#### [What needs to be done]
Output each line of the material exactly as it stands.

____________

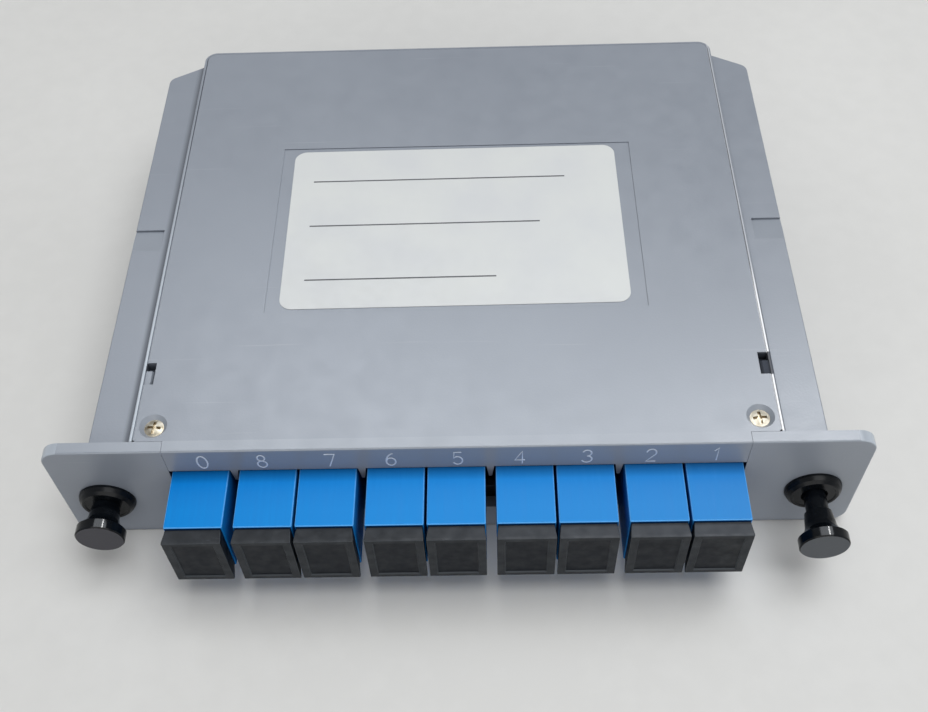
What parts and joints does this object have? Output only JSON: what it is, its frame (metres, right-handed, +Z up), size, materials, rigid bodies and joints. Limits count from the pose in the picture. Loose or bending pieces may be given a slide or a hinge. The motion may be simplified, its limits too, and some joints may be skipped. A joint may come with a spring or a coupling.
{
  "type": "plc fibre splitter",
  "caption": "Slide-in fibre splitter cassette: flat grey housing with guide wings, front panel with a row of capped blue adapters and a push-pull latch at each end.",
  "frame": {"origin": "on the underside, at mid width, in the plane of the front panel's back face", "axes": "+X along the front panel to the right as seen from the front, +Y from the panel to the back, +Z up"},
  "size_m": [0.13, 0.108, 0.025],
  "materials": {
    "housing": "fine moulded satin, blue grey",
    "screw": "nickel plated",
    "label": "smooth white, bare",
    "zirconia": "polished white",
    "latch": "black moulded",
    "case": "drawn tube",
    "chip": "polished glass",
    "bung": "black potting",
    "adapter": "blue moulded satin",
    "connector": "blue moulded",
    "fibre": "white tight buffer",
    "cap": "charcoal, scuffed"
  },
  "bodies": {
    "cassette": {"base_shell": "housing", "top_cover": "housing", "cover_screws": "screw", "label": "label", "alignment_sleeves": "zirconia", "ferrules": "zirconia", "latch_grommet_left": "latch", "latch_grommet_right": "latch", "splitter_case": "case", "waveguide_chip": "chip", "fibre_array_in": "chip", "fibre_array_out": "chip", "end_bung_in": "bung", "end_bung_out": "bung", "adapter_in": "adapter", "adapter_8": "adapter", "adapter_7": "adapter", "adapter_6": "adapter", "adapter_5": "adapter", "adapter_4": "adapter", "adapter_3": "adapter", "adapter_2": "adapter", "adapter_1": "adapter", "connector_in": "connector", "connector_8": "connector", "connector_7": "connector", "connector_6": "connector", "connector_5": "connector", "connector_4": "connector", "connector_3": "connector", "connector_2": "connector", "connector_1": "connector", "fibre_in": "fibre", "fibre_8": "fibre", "fibre_7": "fibre", "fibre_6": "fibre", "fibre_5": "fibre", "fibre_4": "fibre", "fibre_3": "fibre", "fibre_2": "fibre", "fibre_1": "fibre"},
    "cap_in": {"dust_cap_in": "cap"},
    "cap_8": {"dust_cap_8": "cap"},
    "cap_7": {"dust_cap_7": "cap"},
    "cap_6": {"dust_cap_6": "cap"},
    "cap_5": {"dust_cap_5": "cap"},
    "cap_4": {"dust_cap_4": "cap"},
    "cap_3": {"dust_cap_3": "cap"},
    "cap_2": {"dust_cap_2": "cap"},
    "cap_1": {"dust_cap_1": "cap"},
    "plunger_left": {"latch_plunger_left": "latch"},
    "plunger_right": {"latch_plunger_right": "latch"}
  },
  "joints": [
    {"name": "cap_in_pull", "type": "slide", "parent": "cassette", "child": "cap_in", "axis": [0, -1, 0], "range_m": [0, 0.012]},
    {"name": "cap_8_pull", "type": "slide", "parent": "cassette", "child": "cap_8", "axis": [0, -1, 0], "range_m": [0, 0.012]},
    {"name": "cap_7_pull", "type": "slide", "parent": "cassette", "child": "cap_7", "axis": [0, -1, 0], "range_m": [0, 0.012]},
    {"name": "cap_6_pull", "type": "slide", "parent": "cassette", "child": "cap_6", "axis": [0, -1, 0], "range_m": [0, 0.012]},
    {"name": "cap_5_pull", "type": "slide", "parent": "cassette", "child": "cap_5", "axis": [0, -1, 0], "range_m": [0, 0.012]},
    {"name": "cap_4_pull", "type": "slide", "parent": "cassette", "child": "cap_4", "axis": [0, -1, 0], "range_m": [0, 0.012]},
    {"name": "cap_3_pull", "type": "slide", "parent": "cassette", "child": "cap_3", "axis": [0, -1, 0], "range_m": [0, 0.012]},
    {"name": "cap_2_pull", "type": "slide", "parent": "cassette", "child": "cap_2", "axis": [0, -1, 0], "range_m": [0, 0.012]},
    {"name": "cap_1_pull", "type": "slide", "parent": "cassette", "child": "cap_1", "axis": [0, -1, 0], "range_m": [0, 0.012]},
    {"name": "latch_left_pull", "type": "slide", "parent": "cassette", "child": "plunger_left", "axis": [0, -1, 0], "range_m": [0, 0.0033]},
    {"name": "latch_right_push", "type": "slide", "parent": "cassette", "child": "plunger_right", "axis": [0, 1, 0], "range_m": [0, 0.0033]}
  ]
}
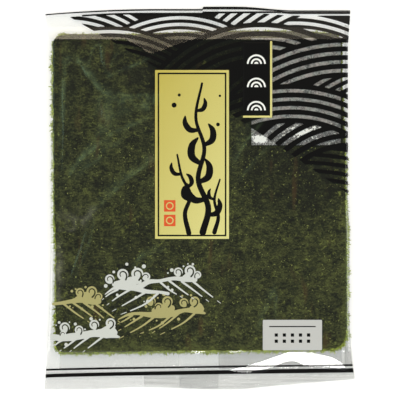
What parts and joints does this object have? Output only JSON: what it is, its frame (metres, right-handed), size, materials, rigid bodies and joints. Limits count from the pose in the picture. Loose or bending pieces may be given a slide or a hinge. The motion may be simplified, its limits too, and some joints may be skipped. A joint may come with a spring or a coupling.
{
  "type": "pack of roasted nori sheets",
  "caption": "Flat sealed pouch of clear printed film round a square stack of dark green roasted seaweed sheets, with a small paper sticker on the front",
  "frame": {"origin": "under the middle of the pouch, on the surface that it lies on", "axes": "+X to the right and +Y up as the print reads, +Z out of the printed front"},
  "size_m": [0.2008, 0.2474, 0.0061],
  "materials": {
    "film_over_nori": "clear glossy film over dark green roasted sheets",
    "paper": "matt white sticker paper",
    "clear_film": "thin clear film, glossy, with soft creases",
    "nori": "matt pressed fibre with pale green flecks and a ragged fringe",
    "black_ink": "black film print",
    "gold_ink": "pale gold film print with a soft sheen",
    "silver_ink": "silver grey film print",
    "red_ink": "red film print"
  },
  "bodies": {
    "root": {"bag": "film_over_nori", "count_sticker": "paper"}
  },
  "joints": []
}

____________

#### [Solution to the exercise]
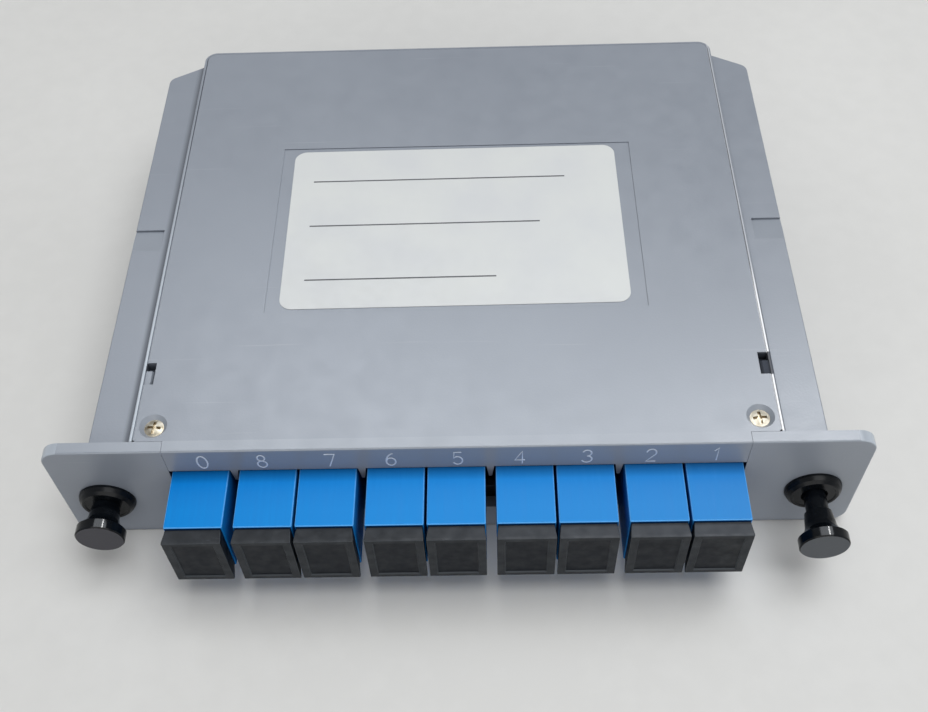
What parts and joints does this object have? Output only JSON: what it is, its frame (metres, right-handed, +Z up), size, materials, rigid bodies and joints. Limits count from the pose in the picture. Loose or bending pieces may be given a slide or a hinge. The motion may be simplified, its limits too, and some joints may be skipped. A joint may come with a spring or a coupling.
{
  "type": "plc fibre splitter",
  "caption": "Slide-in fibre splitter cassette: flat grey housing with guide wings, front panel with a row of capped blue adapters and a push-pull latch at each end.",
  "frame": {"origin": "on the underside, at mid width, in the plane of the front panel's back face", "axes": "+X along the front panel to the right as seen from the front, +Y from the panel to the back, +Z up"},
  "size_m": [0.13, 0.108, 0.025],
  "materials": {
    "housing": "fine moulded satin, blue grey",
    "screw": "nickel plated",
    "label": "smooth white, bare",
    "zirconia": "polished white",
    "latch": "black moulded",
    "case": "drawn tube",
    "chip": "polished glass",
    "bung": "black potting",
    "adapter": "blue moulded satin",
    "connector": "blue moulded",
    "fibre": "white tight buffer",
    "cap": "charcoal, scuffed"
  },
  "bodies": {
    "cassette": {"base_shell": "housing", "top_cover": "housing", "cover_screws": "screw", "label": "label", "alignment_sleeves": "zirconia", "ferrules": "zirconia", "latch_grommet_left": "latch", "latch_grommet_right": "latch", "splitter_case": "case", "waveguide_chip": "chip", "fibre_array_in": "chip", "fibre_array_out": "chip", "end_bung_in": "bung", "end_bung_out": "bung", "adapter_in": "adapter", "adapter_8": "adapter", "adapter_7": "adapter", "adapter_6": "adapter", "adapter_5": "adapter", "adapter_4": "adapter", "adapter_3": "adapter", "adapter_2": "adapter", "adapter_1": "adapter", "connector_in": "connector", "connector_8": "connector", "connector_7": "connector", "connector_6": "connector", "connector_5": "connector", "connector_4": "connector", "connector_3": "connector", "connector_2": "connector", "connector_1": "connector", "fibre_in": "fibre", "fibre_8": "fibre", "fibre_7": "fibre", "fibre_6": "fibre", "fibre_5": "fibre", "fibre_4": "fibre", "fibre_3": "fibre", "fibre_2": "fibre", "fibre_1": "fibre"},
    "cap_in": {"dust_cap_in": "cap"},
    "cap_8": {"dust_cap_8": "cap"},
    "cap_7": {"dust_cap_7": "cap"},
    "cap_6": {"dust_cap_6": "cap"},
    "cap_5": {"dust_cap_5": "cap"},
    "cap_4": {"dust_cap_4": "cap"},
    "cap_3": {"dust_cap_3": "cap"},
    "cap_2": {"dust_cap_2": "cap"},
    "cap_1": {"dust_cap_1": "cap"},
    "plunger_left": {"latch_plunger_left": "latch"},
    "plunger_right": {"latch_plunger_right": "latch"}
  },
  "joints": [
    {"name": "cap_in_pull", "type": "slide", "parent": "cassette", "child": "cap_in", "axis": [0, -1, 0], "range_m": [0, 0.012]},
    {"name": "cap_8_pull", "type": "slide", "parent": "cassette", "child": "cap_8", "axis": [0, -1, 0], "range_m": [0, 0.012]},
    {"name": "cap_7_pull", "type": "slide", "parent": "cassette", "child": "cap_7", "axis": [0, -1, 0], "range_m": [0, 0.012]},
    {"name": "cap_6_pull", "type": "slide", "parent": "cassette", "child": "cap_6", "axis": [0, -1, 0], "range_m": [0, 0.012]},
    {"name": "cap_5_pull", "type": "slide", "parent": "cassette", "child": "cap_5", "axis": [0, -1, 0], "range_m": [0, 0.012]},
    {"name": "cap_4_pull", "type": "slide", "parent": "cassette", "child": "cap_4", "axis": [0, -1, 0], "range_m": [0, 0.012]},
    {"name": "cap_3_pull", "type": "slide", "parent": "cassette", "child": "cap_3", "axis": [0, -1, 0], "range_m": [0, 0.012]},
    {"name": "cap_2_pull", "type": "slide", "parent": "cassette", "child": "cap_2", "axis": [0, -1, 0], "range_m": [0, 0.012]},
    {"name": "cap_1_pull", "type": "slide", "parent": "cassette", "child": "cap_1", "axis": [0, -1, 0], "range_m": [0, 0.012]},
    {"name": "latch_left_pull", "type": "slide", "parent": "cassette", "child": "plunger_left", "axis": [0, -1, 0], "range_m": [0, 0.0033]},
    {"name": "latch_right_push", "type": "slide", "parent": "cassette", "child": "plunger_right", "axis": [0, 1, 0], "range_m": [0, 0.0033]}
  ]
}
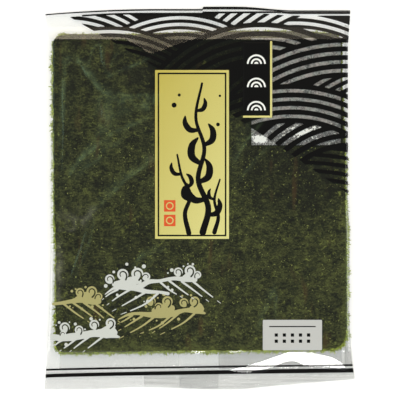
What parts and joints does this object have? Output only JSON: what it is, its frame (metres, right-handed), size, materials, rigid bodies and joints. Limits count from the pose in the picture. Loose or bending pieces may be given a slide or a hinge. The motion may be simplified, its limits too, and some joints may be skipped. A joint may come with a spring or a coupling.
{
  "type": "pack of roasted nori sheets",
  "caption": "Flat sealed pouch of clear printed film round a square stack of dark green roasted seaweed sheets, with a small paper sticker on the front",
  "frame": {"origin": "under the middle of the pouch, on the surface that it lies on", "axes": "+X to the right and +Y up as the print reads, +Z out of the printed front"},
  "size_m": [0.2008, 0.2474, 0.0061],
  "materials": {
    "film_over_nori": "clear glossy film over dark green roasted sheets",
    "paper": "matt white sticker paper",
    "clear_film": "thin clear film, glossy, with soft creases",
    "nori": "matt pressed fibre with pale green flecks and a ragged fringe",
    "black_ink": "black film print",
    "gold_ink": "pale gold film print with a soft sheen",
    "silver_ink": "silver grey film print",
    "red_ink": "red film print"
  },
  "bodies": {
    "root": {"bag": "film_over_nori", "count_sticker": "paper"}
  },
  "joints": []
}